В каком-то дальнем уголке, за грязноватой тряпочной ширмой притаился паучок в очках минус восемь. Дерматолог. Сидит, скучает, листает "Крокодил". Вхожу. Он, не отрывая глаз от журнала:
– Чешешься?
– Эээ… нет…
– Давай карту. Годен.
Невропатолог, она же психиатр. Тоже читает какую-то книжку. Сначала долго не обращает на меня внимания, потом вдруг спрашивает:
– Гоголя знаешь?
Ни фига себе, начало, думаю.
– Лично – нет.
В глазах тетки проявляется вялый интерес.
– А Пушкина?
– Я помню. Чудное мгновенье.
Интерес гаснет.
– Давай карту. Годен.
Ну, и самое богатое на байки и россказни место – закуток уролога. Или как его там. В нашем случае им оказалась вполне такая барышня в соку. В тесном халатике. Лет тридцати. Молодые здоровые организмы живо реагировали на осмотр. Физиология, куда денешься. Андюха отреагировал крайне бурно, и она протянула ему стакан, кивнув в сторону умывальника:
– Смочи головку.
Тот подумал. Медленно подошел к умывальнику. Медленно налил воды. Опустил в стакан пальцы, и с непонимающим видом провел ими по собственному затылку.
Ржали, вываливаясь из кабинета, как были. Без трусов.
Не влезай, убью!
Одним из первых (если точно – вторым) из моих рабочих мест в Москве оказалась квартира. Нет, я не делал евроремонтов из подручных материалов. Я просто пришел в компанию, которая целиком располагалась в двухкомнатной сталинке. Интерьер соответствовал всем представлениям о сталинских квартирах: пятиметровой высоты потолки в пыльной лепнине, волнистые скрипучие полы с выпадающими паркетинами и, конечно, запах. Куда ж без него. Кроме всего, в квартире жила кошка генерального, для нее в ванной комнате стояло пластиковое корытце. Это обстоятельство тоже приплюсуйте к запахам.
В центре большой комнаты стоял стол генерального, за которым он любил сидеть темными вечерами в позе лотоса, скрестив ноги на стуле. Там же стоял стол и сейф коммерческого директора, а также компьютер, вживленный в алюминиевое ажурное сооружение на колесах. За компьютером обычно работала Оля, совмещавшая должности редактора и секретаря.

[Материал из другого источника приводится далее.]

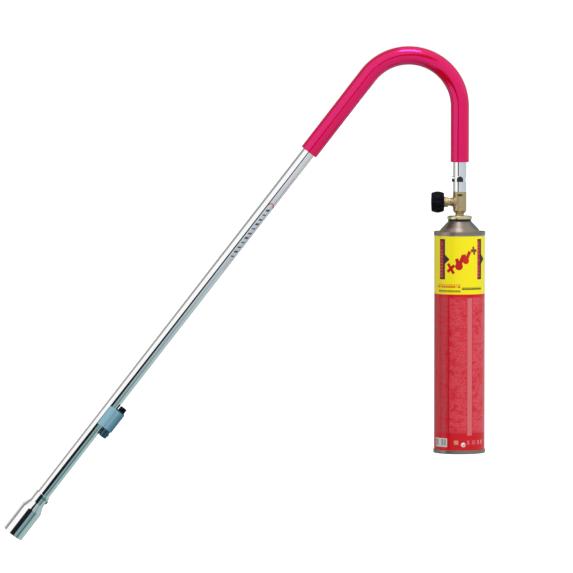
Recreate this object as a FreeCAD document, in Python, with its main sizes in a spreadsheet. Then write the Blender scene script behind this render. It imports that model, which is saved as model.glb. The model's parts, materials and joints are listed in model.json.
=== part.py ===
"""A long gas torch: a bent chrome lance with a burner at its foot and a screw-on gas cartridge.

Frame: the origin is the top of the hook's centreline, where a hand holds it. +Z is up, the object lies
in the XZ plane, the lance runs down towards -X and the cartridge hangs at +X.
Lengths are in millimetres and angles in degrees.
"""

import FreeCAD, Part
import math
import os
from types import SimpleNamespace

import Sketcher

Vector = FreeCAD.Vector
Placement = FreeCAD.Placement
Rotation = FreeCAD.Rotation

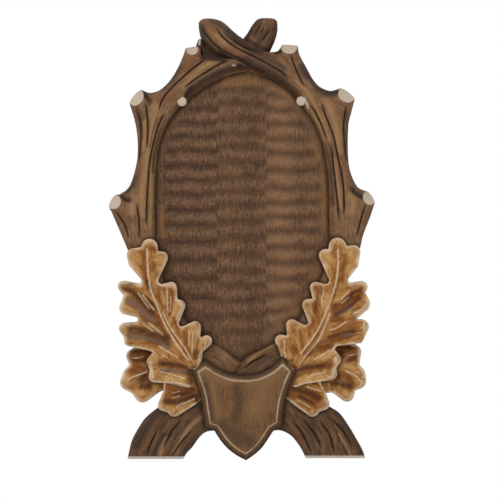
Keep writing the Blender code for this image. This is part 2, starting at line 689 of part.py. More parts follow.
def main():
    for obj in list(bpy.data.objects):
        bpy.data.objects.remove(obj)
    carvings = bpy.data.collections.new("carvings")
    bpy.context.scene.collection.children.link(carvings)
    parts = [left_limb(), right_limb(), lower_crossing(), shield()]
    parts += crossed_tops() + feet() + leaves()
    parts += [twig("left_twig", 182, 101.5), twig("right_twig", 301, 101)]
    for part in parts:
        helper(part, carvings)

    plaque = field()
    plaque.name = "carved_plaque"
    plaque.data.name = "carved_plaque"
    bpy.context.scene.collection.objects.link(plaque)
    join = plaque.modifiers.new("join_carvings", "BOOLEAN")
    join.operation = "UNION"
    join.operand_type = "COLLECTION"
    join.collection = carvings
    slab = wall_slab()
    helper(slab, bpy.context.scene.collection)
    flat_back = plaque.modifiers.new("flat_back", "BOOLEAN")
    flat_back.operation = "DIFFERENCE"
    flat_back.object = slab
    plaque.data.materials.append(wood())


main()
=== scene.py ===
"""A carved lime plaque for antlers, stained and rubbed back, before a plain white studio: a rippled oval
field inside two branches that cross at the top and the bottom, oak leaves, a shield and two sawn feet."""

import math

import bmesh
import bpy
import numpy as np
from bpy.props import FloatProperty, FloatVectorProperty, PointerProperty
from mathutils import Matrix, Vector, noise


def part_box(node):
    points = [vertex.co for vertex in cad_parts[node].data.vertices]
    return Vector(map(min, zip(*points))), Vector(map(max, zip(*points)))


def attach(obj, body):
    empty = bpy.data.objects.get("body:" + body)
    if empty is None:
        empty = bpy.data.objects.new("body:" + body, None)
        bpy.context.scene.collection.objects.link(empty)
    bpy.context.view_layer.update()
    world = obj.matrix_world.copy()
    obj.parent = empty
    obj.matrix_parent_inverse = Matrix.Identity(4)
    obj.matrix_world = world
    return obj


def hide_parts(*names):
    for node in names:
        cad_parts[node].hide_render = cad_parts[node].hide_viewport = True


bl_info = {
    "name": "Carved antler plaque",
    "version": (1, 0, 0),
    "blender": (4, 5, 0),
    "location": "3D View > Sidebar > Plaque",
    "description": "Carves and stains a lime wood plaque for antlers round its plain solid",
    "category": "Object",
}

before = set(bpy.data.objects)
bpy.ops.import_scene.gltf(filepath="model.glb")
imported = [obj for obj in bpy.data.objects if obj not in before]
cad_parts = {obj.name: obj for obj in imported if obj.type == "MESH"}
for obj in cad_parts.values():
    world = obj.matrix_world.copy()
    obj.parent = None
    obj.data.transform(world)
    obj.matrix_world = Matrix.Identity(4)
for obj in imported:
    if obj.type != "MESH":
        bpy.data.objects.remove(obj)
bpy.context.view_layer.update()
PLAQUE_LOW, PLAQUE_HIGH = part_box("carved_plaque")

# The outlines are drawn on a squared sheet, x to the right and y down. Its edges touch the plaque's.
SHEET_LEFT, SHEET_RIGHT = 108.89, 374.98
SHEET_TOP, SHEET_FOOT = 17.61, 460.0
SHEET_MIDDLE = (250, 250)
SHEET_SIDE = 500
SQUARE_X = (PLAQUE_HIGH[0] - PLAQUE_LOW[0]) / (SHEET_RIGHT - SHEET_LEFT)
SQUARE_Z = (PLAQUE_HIGH[2] - PLAQUE_LOW[2]) / (SHEET_FOOT - SHEET_TOP)

# How closely curves are followed, in metres, the turn in degrees from which a corner of an outline is
# sharp, and how close vertices on its border are joined.
CHORD_ERROR = 0.00012
SHARP_CORNER = 25
BORDER_WELD = 2e-5

# The carved pieces from the field forwards. Their backs stand off the wall by a step more each, so that
# no two lie in one plane.
PIECES = ("oval_field", "left_limb", "right_limb", "over_branch", "under_branch", "spur",
          "lower_crossing", "left_foot", "right_foot", "left_back_leaf", "right_back_leaf",
          "left_low_leaf", "right_low_leaf", "left_side_leaf", "right_side_leaf", "left_main_leaf",
          "right_main_leaf", "shield")
BACK_GAP = 0.0003
BACK_STEP = 0.00004

# A thickness far above any wood, how many gaps are measured at once and the least square of a side.
FAR_ABOVE = 1.0
AT_ONCE = 1_500_000
LEAST_SQUARED = 1e-12

# Something soft is taken as faded out at this many of its widths. The soft rubs of stain: how well they
# cover, and how far from their lines they are looked for.
FADED = 3
RUB_STRENGTH, RUB_REACH = 0.75, 0.1

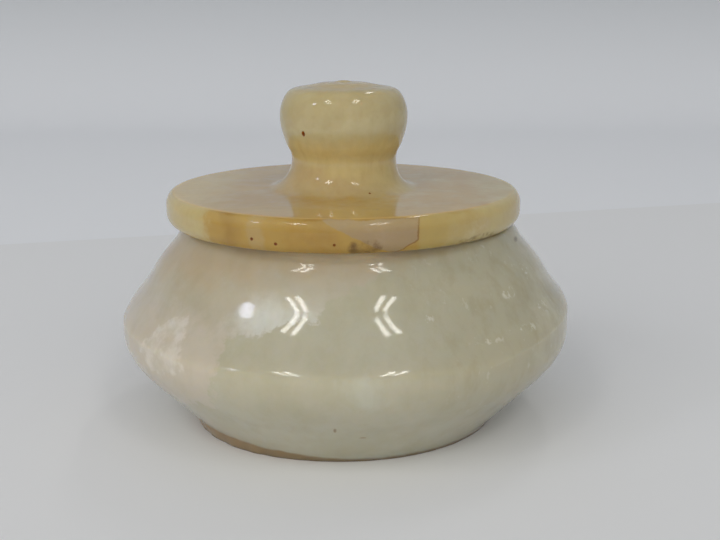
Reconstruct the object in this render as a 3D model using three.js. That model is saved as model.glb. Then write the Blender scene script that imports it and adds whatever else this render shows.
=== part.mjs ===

Комната поменьше называлась студией. В ней было два звукорежиссерских компьютера, сидеть за которыми приходилось, едва не касаясь спинами. Кроме того, здесь же стояла двухэтажная алюминиевая кровать, из которой по утрам вполне могла торчать чья-нибудь голая пятка. Размера эдак сорок пятого. Прямо у меня над головой. Это означало, что вчера руководство работало допоздна. Или не работало. Но тоже допоздна.
Задолго до моего появления руководство выделило некую сумму на покупку тапочек для всего коллектива и возможных гостей. Ибо бродить по почти жилому помещению в уличной обуви как-то неудобно. Тапочки были куплены и свалены в большую кучу у входа. Приходя утром на работу, можно было порыться в куче и выудить одинаковую пару (если повезет). Кучу тапочек у входа, между прочим, тоже можно смело приплюсовать к запахам.